> What needs to be done:
In the listing below, find the line that contains "const stud = new THREE.Group();" and the line that contains "imported = [obj". Quote both and every line between them, exactly, and nothing more.

> Dataset extract:
====================
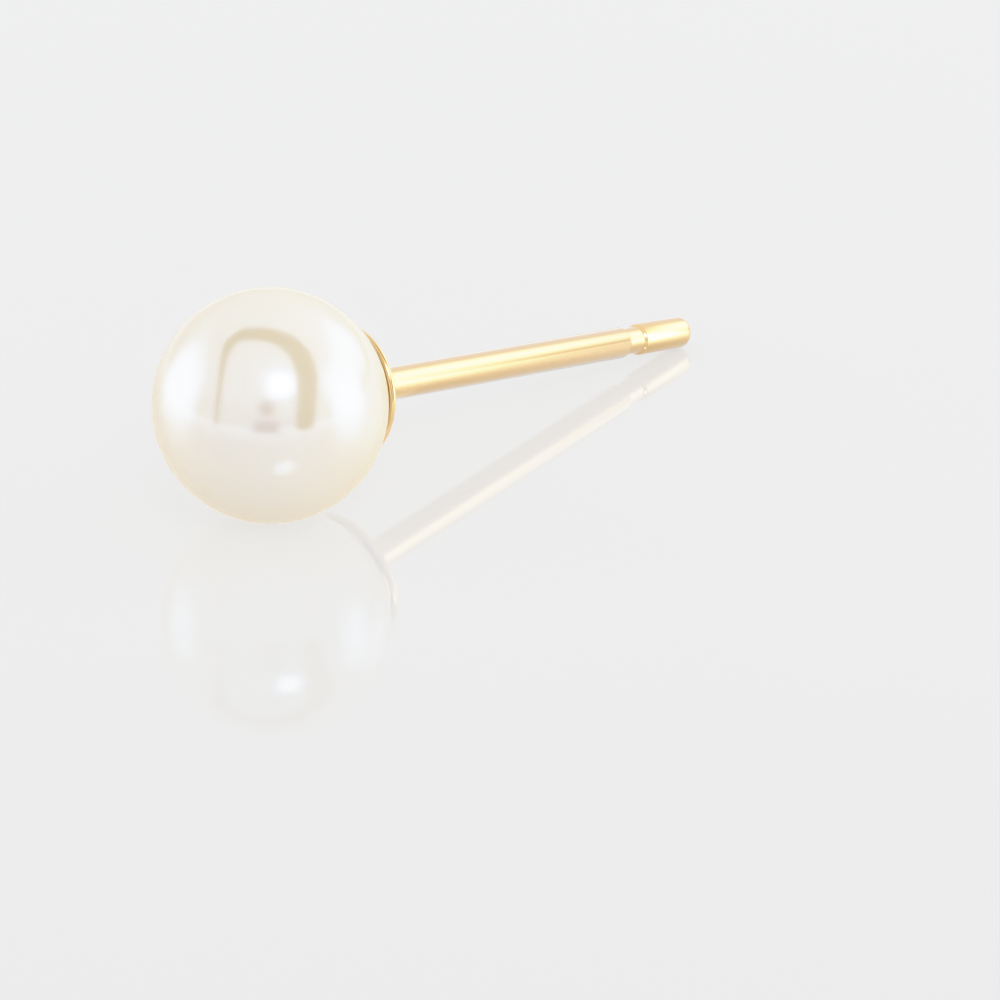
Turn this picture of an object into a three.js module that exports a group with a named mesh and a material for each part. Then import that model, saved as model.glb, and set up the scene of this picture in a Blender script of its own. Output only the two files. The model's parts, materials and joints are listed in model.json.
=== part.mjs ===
// A pearl stud earring lying at rest: a half-drilled pearl glued onto a gold cup, peg and post.
// Millimetres, +Z up. The stud lies on z = 0, touching it at the pearl and near the post's tip,
// and the post points along +X. The origin is under the middle of the stud.

import * as THREE from 'three';
import { mergeVertices } from 'three/addons/utils/BufferGeometryUtils.js';

// Pearl
const pearlDiameter = 5.5;
const pearlRadius = pearlDiameter / 2;

// Glue line: the clearance left all round between the pearl and the metal
const glueLine = 0.07;

// Cup, a shallow dish pressed from sheet, which the pearl seats in
const cupWall = 0.16;
const cupHalfAngle = THREE.MathUtils.degToRad(33);
const cupInnerRadius = pearlRadius + glueLine;
const cupOuterRadius = cupInnerRadius + cupWall;

// Peg, the pin in the pearl's hole
const pegDiameter = 0.7;
const pegLength = 2.6;
const pegRadius = pegDiameter / 2;

// Post, the wire that goes through the ear
const wireDiameter = 0.8;
const postLength = 12;
const solderFillet = 0.15;
const tipRounding = 0.25;
const wireRadius = wireDiameter / 2;

// Friction groove round the post, where a clutch would snap on
const grooveFromTip = 2.2;
const grooveWidth = 0.7;
const grooveDepth = 0.06;
const grooveSlope = 0.1;

// Places along the stud's own axis, measured from the pearl's centre towards the tip
const pegEnd = cupInnerRadius - pegLength;
const tipEnd = cupOuterRadius + postLength;
const grooveCentre = tipEnd - grooveFromTip;

// Facets
const turnSegments = 48;
const pearlArcSteps = 24;
const cupArcSteps = 7;
const smallArcSteps = 4;

const pearlMaterial = new THREE.MeshStandardMaterial({ color: 0xebe2d0, roughness: 0.22, metalness: 0 });
const goldMaterial = new THREE.MeshStandardMaterial({ color: 0xdcb468, roughness: 0.15, metalness: 1 });

// Profile points on a circle about (centreRadial, centreAxial).
// The angle is measured from the tip's direction, and turns away from the axis.
function arc(centreRadial, centreAxial, radius, fromAngle, toAngle, steps) {
  const points = [];
  for (let i = 0; i <= steps; i++) {
    const angle = THREE.MathUtils.lerp(fromAngle, toAngle, i / steps);
    points.push(new THREE.Vector2(
      centreRadial + radius * Math.sin(angle),
      centreAxial + radius * Math.cos(angle),
    ));
  }
  return points;
}

// Turns a profile of (distance from the axis, place along it) about the stud's axis, laid along +X.
// The first facet straddles the vertical plane, so the stud lies on a facet and not on an edge.
function turned(profile) {
  const halfFacet = Math.PI / turnSegments;
  const lathe = new THREE.LatheGeometry(profile, turnSegments, halfFacet, 2 * Math.PI);
  lathe.rotateZ(-Math.PI / 2);
  lathe.deleteAttribute('normal');
  lathe.deleteAttribute('uv');
  const solid = mergeVertices(lathe, 1e-5);
  solid.computeVertexNormals();
  return solid;
}

// The pearl, from its front over its widest part to the drilled hole that takes the peg
function pearlGeometry() {
  const holeRadius = pegRadius + glueLine;
  const holeEnd = pegEnd - glueLine;
  const mouthAngle = Math.asin(holeRadius / pearlRadius);
  const skin = arc(0, 0, pearlRadius, Math.PI, mouthAngle, pearlArcSteps);
  skin[0].x = 0; // the front pole lies exactly on the axis
  return turned([
    ...skin,
    new THREE.Vector2(holeRadius, holeEnd),
    new THREE.Vector2(0, holeEnd),
  ]);
}

// The groove's section, a shallow flat-bottomed band with a slope at each side
function grooveProfile() {
  const half = grooveWidth / 2;
  const flatHalf = half - grooveSlope;
  const flatRadius = wireRadius - grooveDepth;
  return [
    new THREE.Vector2(wireRadius, grooveCentre - half),
    new THREE.Vector2(flatRadius, grooveCentre - flatHalf),
    new THREE.Vector2(flatRadius, grooveCentre + flatHalf),
    new THREE.Vector2(wireRadius, grooveCentre + half),
  ];
}

// The fillet of solder between the cup's back and the wire, tangent to both
function filletProfile() {
  const centreRadial = wireRadius + solderFillet;
  const centreAxial = Math.sqrt((cupOuterRadius + solderFillet) ** 2 - centreRadial ** 2);
  const towardsCup = Math.PI + Math.atan2(centreRadial, centreAxial);
  const towardsWire = 1.5 * Math.PI;
  return arc(centreRadial, centreAxial, solderFillet, towardsCup, towardsWire, smallArcSteps);
}

// Peg, cup and post, soldered into one piece of gold
function cupPostGeometry() {
  const pegFootAngle = Math.asin(pegRadius / cupInnerRadius);
  const inside = arc(0, 0, cupInnerRadius, pegFootAngle, cupHalfAngle, cupArcSteps);
  const fillet = filletProfile();
  const filletAngle = Math.atan2(fillet[0].x, fillet[0].y);
  const outside = arc(0, 0, cupOuterRadius, cupHalfAngle, filletAngle, cupArcSteps);
  outside.pop();
  const tip = arc(wireRadius - tipRounding, tipEnd - tipRounding, tipRounding, Math.PI / 2, 0, smallArcSteps);
  return turned([
    new THREE.Vector2(0, pegEnd),
    new THREE.Vector2(pegRadius, pegEnd),
    ...inside,
    ...outside,
    ...fillet,
    ...grooveProfile(),
    ...tip,
    new THREE.Vector2(0, tipEnd),
  ]);
}

// How far the stud tips down so that the wire, where its tip starts to round, comes level with the pearl
function restingTilt() {
  const along = tipEnd - tipRounding;
  return Math.asin(pearlRadius / Math.hypot(along, wireRadius)) - Math.atan2(wireRadius, along);
}

function namedMesh(name, geometry, material) {
  const mesh = new THREE.Mesh(geometry, material);
  mesh.name = name;
  return mesh;
}

function layDown(stud) {
  stud.rotation.y = restingTilt();
  stud.updateMatrixWorld(true);
  const box = new THREE.Box3().setFromObject(stud, true);
  const middle = box.getCenter(new THREE.Vector3());
  stud.position.set(-middle.x, -middle.y, -box.min.z);
}

const stud = new THREE.Group();
stud.add(namedMesh('pearl', pearlGeometry(), pearlMaterial));
stud.add(namedMesh('cup_post', cupPostGeometry(), goldMaterial));
layDown(stud);

const earring = new THREE.Group();
earring.add(stud);
earring.updateMatrixWorld(true);

export default earring;
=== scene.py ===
# A pearl stud earring lying on a glossy pale surface, in soft studio light.
import json
import math

import bmesh
import bpy
from mathutils import Matrix, Vector, noise


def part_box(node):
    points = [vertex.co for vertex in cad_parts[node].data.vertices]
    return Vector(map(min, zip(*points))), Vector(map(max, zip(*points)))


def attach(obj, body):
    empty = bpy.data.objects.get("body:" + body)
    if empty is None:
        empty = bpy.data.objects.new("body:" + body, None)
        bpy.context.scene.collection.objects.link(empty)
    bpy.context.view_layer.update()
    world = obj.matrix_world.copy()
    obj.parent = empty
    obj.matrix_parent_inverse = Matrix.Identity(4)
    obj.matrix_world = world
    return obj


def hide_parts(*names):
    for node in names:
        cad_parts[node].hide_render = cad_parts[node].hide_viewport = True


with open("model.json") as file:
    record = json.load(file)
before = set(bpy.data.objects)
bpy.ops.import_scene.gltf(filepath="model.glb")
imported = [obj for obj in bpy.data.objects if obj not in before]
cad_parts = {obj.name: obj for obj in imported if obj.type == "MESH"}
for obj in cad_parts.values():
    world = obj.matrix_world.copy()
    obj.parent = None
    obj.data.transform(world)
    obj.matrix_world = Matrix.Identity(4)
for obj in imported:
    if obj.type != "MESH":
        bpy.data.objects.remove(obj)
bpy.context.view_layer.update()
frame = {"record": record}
mm = 0.001
shaveTip = 0.004 * mm           # keeps the post's tip inside the part's box
print("frame loaded")


# The stud's own axes: its origin is the pearl's centre, and its Z runs along the post to the tip
tipMount = next(m for m in frame["record"]["mounts"] if m["name"] == "post_tip")
tipPoint = Vector(tipMount["pos_m"])
studAxis = Vector(tipMount["axis"]).normalized()
pearlLow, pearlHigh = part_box("pearl")
pearlCentre = (pearlLow + pearlHigh) / 2
tipDistance = (tipPoint - pearlCentre).dot(studAxis) - shaveTip
studPlace = Matrix.Translation(pearlCentre) @ studAxis.to_track_quat("Z", "Y").to_matrix().to_4x4()


# A node's socket that takes part in Python sums
class Value:
    def __init__(self, tree, socket):
        self.tree = tree
        self.socket = socket

    def sum(self, operation, *others):
        return self.tree.node("ShaderNodeMath", {"operation": operation}, self, *others)

    def __add__(self, other):
        return self.sum("ADD", other)

    def __radd__(self, other):
        return self.sum("ADD", other)

    def __sub__(self, other):
        return self.sum("SUBTRACT", other)

    def __rsub__(self, other):
        return self.tree.node("ShaderNodeMath", {"operation": "SUBTRACT"}, other, self)

    def __mul__(self, other):
        return self.sum("MULTIPLY", other)

    def __rmul__(self, other):
        return self.sum("MULTIPLY", other)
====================
> Answer for the task:
const stud = new THREE.Group();
stud.add(namedMesh('pearl', pearlGeometry(), pearlMaterial));
stud.add(namedMesh('cup_post', cupPostGeometry(), goldMaterial));
layDown(stud);

const earring = new THREE.Group();
earring.add(stud);
earring.updateMatrixWorld(true);

export default earring;
=== scene.py ===
# A pearl stud earring lying on a glossy pale surface, in soft studio light.
import json
import math

import bmesh
import bpy
from mathutils import Matrix, Vector, noise


def part_box(node):
    points = [vertex.co for vertex in cad_parts[node].data.vertices]
    return Vector(map(min, zip(*points))), Vector(map(max, zip(*points)))


def attach(obj, body):
    empty = bpy.data.objects.get("body:" + body)
    if empty is None:
        empty = bpy.data.objects.new("body:" + body, None)
        bpy.context.scene.collection.objects.link(empty)
    bpy.context.view_layer.update()
    world = obj.matrix_world.copy()
    obj.parent = empty
    obj.matrix_parent_inverse = Matrix.Identity(4)
    obj.matrix_world = world
    return obj


def hide_parts(*names):
    for node in names:
        cad_parts[node].hide_render = cad_parts[node].hide_viewport = True


with open("model.json") as file:
    record = json.load(file)
before = set(bpy.data.objects)
bpy.ops.import_scene.gltf(filepath="model.glb")
imported = [obj for obj in bpy.data.objects if obj not in before]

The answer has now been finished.